Une chose que l'on ne lui enlèvera pas, c'est sa passion pour les acteurs et la fabuleuse direction d'acteur qui en découle (voir la scène de fin de La Bonne Année, dans laquelle il a laissé Lino Ventura en roue libre qui, s'interrogeant réellement sur l'issue, laisse notre cœur pencher et choisir).

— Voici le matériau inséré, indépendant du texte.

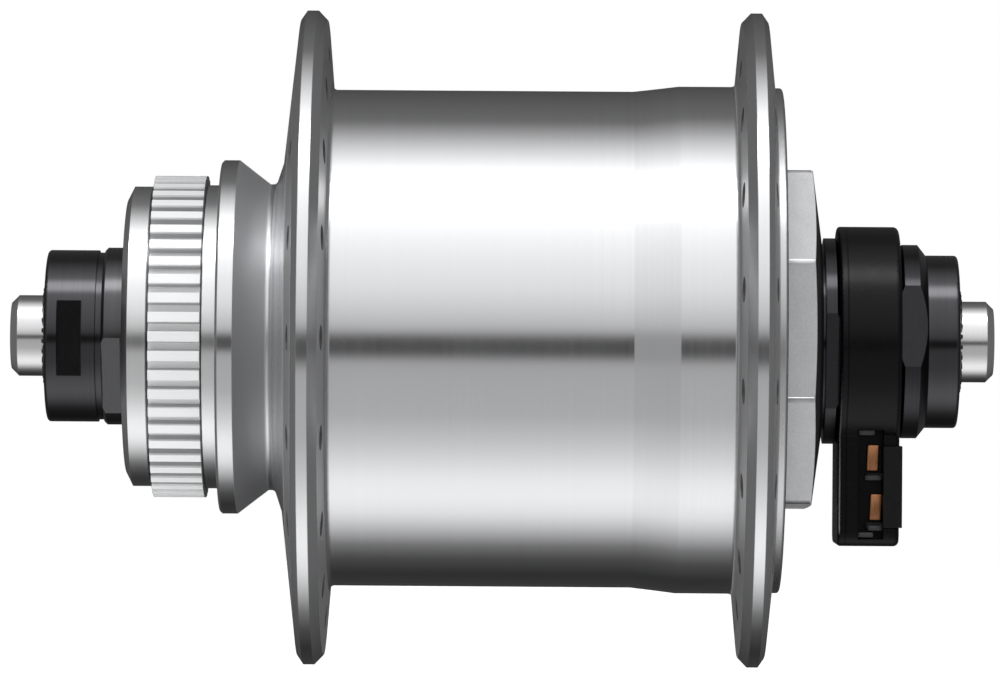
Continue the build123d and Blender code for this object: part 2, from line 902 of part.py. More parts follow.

De son propre aveux, Lelouch a choisi Montand parce qu'il voulait à la scène un adultère aussi pathétique que lui (à la vie), mais il a dû lutter pour éviter que le Papet n'en fasse un trop brave type. Au final le réal a gagné, mais pas tout à fait, et Montand aura rarement joué avec autant de justesse. Si on peut l'aimer dans la Folie des Grandeurs, il n'y a guère que dans des rôles contenus qu'il est fort, et pololo, qu'est-ce qu'il est fort... Je lui en avais tant voulu d'éclipser la finesse du jeu de Villeret par son cabotinage dans Garçon ! de Sautet... Même Costa-Gavras n'avait pas totalement réussi à me réconcilier...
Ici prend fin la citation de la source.